Air Force scraps massive ERP project after racking up $1 billion in costs
IDG News Service (Boston Bureau) — The U.S. Air Force has decided to scrap a major ERP (enterprise resource planning) software project after spending US$1 billion, concluding that finishing it would cost far too much more money for too little gain.
Dubbed the Expeditionary Combat Support System (ECSS), the project has racked up $1.03 billion in costs since 2005, "and has not yielded any significant military capability," an Air Force spokesman said in an emailed statement Wednesday. "We estimate it would require an additional $1.1B for about a quarter of the original scope to continue and fielding would not be until 2020. The Air Force has concluded the ECSS program is no longer a viable option for meeting the FY17 Financial Improvement and Audit Readiness (FIAR) statutory requirement. Therefore, we are cancelling the program and moving forward with other options in order to meet both requirements."
Read more at the link above. Who ever thought after it went past the $100m level that we should keep trying until we wasted a billion?
9 comments:
We're had a comparable experience with SAP...though we purchased a package solution in lieu of developing our own. I'm beginning to think that the problem of creating an enterprise wide solution that makes everyone happy is intractable, and that with even the best overall solutions, very few of the vested parties end up happy. In the worse (worser, worst) solutions, one or two groups are very happy and the rest of the organization finds to tool to be bordering on useless, or even a hindrance....
I used to work at a company that had a similar experience. After dumping $2 million into an Oracle consultantware system, most people refused to transition to the new system, and the CEO had to threaten to fire people if they did not switch over.
Government operations seem to make the same mistakes, just on a much larger scale. At least the USAF collected the common sense to eventually kill this particular turkey.
sm_landlord said... Government operations seem to make the same mistakes, just on a much larger scale. At least the USAF collected the common sense to eventually kill this particular turkey.

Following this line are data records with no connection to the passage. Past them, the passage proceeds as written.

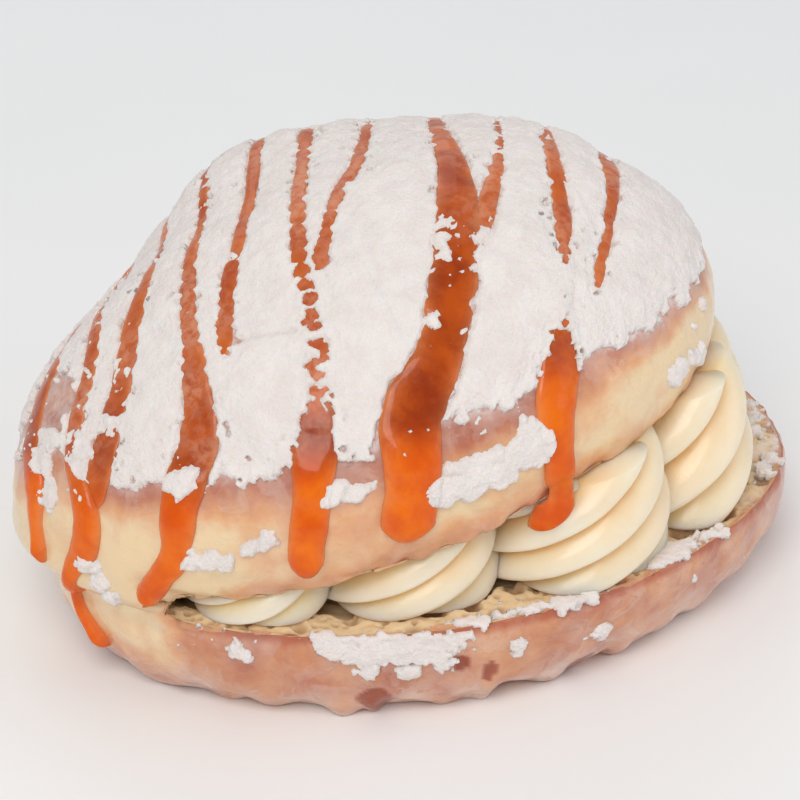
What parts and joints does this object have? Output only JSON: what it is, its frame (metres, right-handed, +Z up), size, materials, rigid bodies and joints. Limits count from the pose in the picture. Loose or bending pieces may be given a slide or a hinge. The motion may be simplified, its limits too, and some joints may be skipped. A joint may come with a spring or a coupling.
{
  "type": "cream-filled doughnut",
  "caption": "Oval filled doughnut cut open along one side, with piped cream rosettes in the cut, caramel strands and powdered sugar on top.",
  "frame": {"origin": "middle of the bounding box, on the surface that it rests on", "axes": "+X along the oval's long side, to the end where the cut is widest; +Z up"},
  "size_m": [0.1208, 0.0835, 0.0692],
  "materials": {
    "dough": "fried dough under a thin set glaze, satin",
    "crumb": "open crumb of the cut faces, matt",
    "cream": "piped custard cream, soft sheen",
    "caramel": "thick caramel sauce, glossy",
    "powdered_sugar": "powdered sugar, matt"
  },
  "bodies": {
    "root": {"dough": "dough", "cream": "cream"}
  },
  "joints": []
}
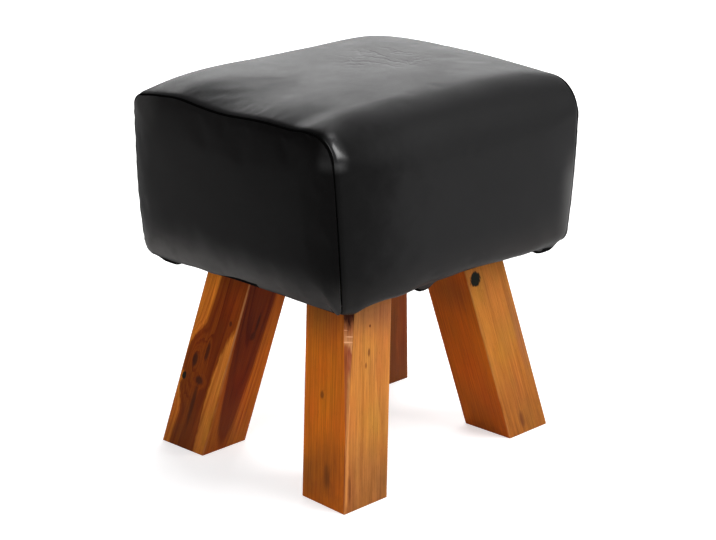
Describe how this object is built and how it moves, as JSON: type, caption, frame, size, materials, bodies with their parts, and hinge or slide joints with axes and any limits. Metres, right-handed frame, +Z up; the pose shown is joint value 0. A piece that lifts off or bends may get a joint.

I seem to recall once seeing a statistic where >90% of government sponsored SW projects never worked/were finished/etc. Poor specifications is one problem. Circumstances changing before the end of the project is another. In all honesty, I wouldn't be surprised if civilian SW projects didn't have a similar magnitude of failure rate; it's just sometimes easier to "spin it" or hide it in a larger corporation...
We have a maintenance program done in house.
Upside? It does a whole lot of really neat and useful stuff and it gets better every year.
Downside? We have one dedicated programmer with a limited budget so it takes forever to get anything changed/added...
Chris
"Cobradriver said... We have a maintenance program done in house... Downside? We have one dedicated programmer with a limited budget so it takes forever to get anything changed/added..."
In a sense, that downside really isn't a downside...that programmer doesn't need a manager to coordinate what s/he's doing with the work of others...s/he doesn't have to worry so much about breaking someone else's work with a SW revision/patch. IOW, being such a small project greatly simplifies the problem.
Compare that to making an "Enterprise Solution" for a MNC with >100,00 employees in >15 countries that handles payroll and taxes in all of those regions, procurement, shipping, billing and receiving, etc., and that has to be useable by all employees 24 hours a day and CANNOT go down for maintenance, and where the cost of a crash is measured in millions of dollars per hour...
FD: The place I work is smaller than that, but never-the-less has all of those problems but on a smaller scale...Heck, the place I used to work had those problems with under 10 million in sales...
Nothing wrong with a dedicated programmer that extensive documentation won't cover.
Life becomes "fun" when that one programmer leaves. The only source of "why does this do that" is gone.
I've had to pick up several projects that were left that way. It's always entertaining to have to do forensic coding.
PF,
It pays the kids' tuition. ;-)
One service I offer I list explicitly as "corporate memory." Employees come and go but the "outside guy" remembers stuff.
Hell, 90% of my contracts involved "rescuing" projects on the verge of failure. Fun stuff.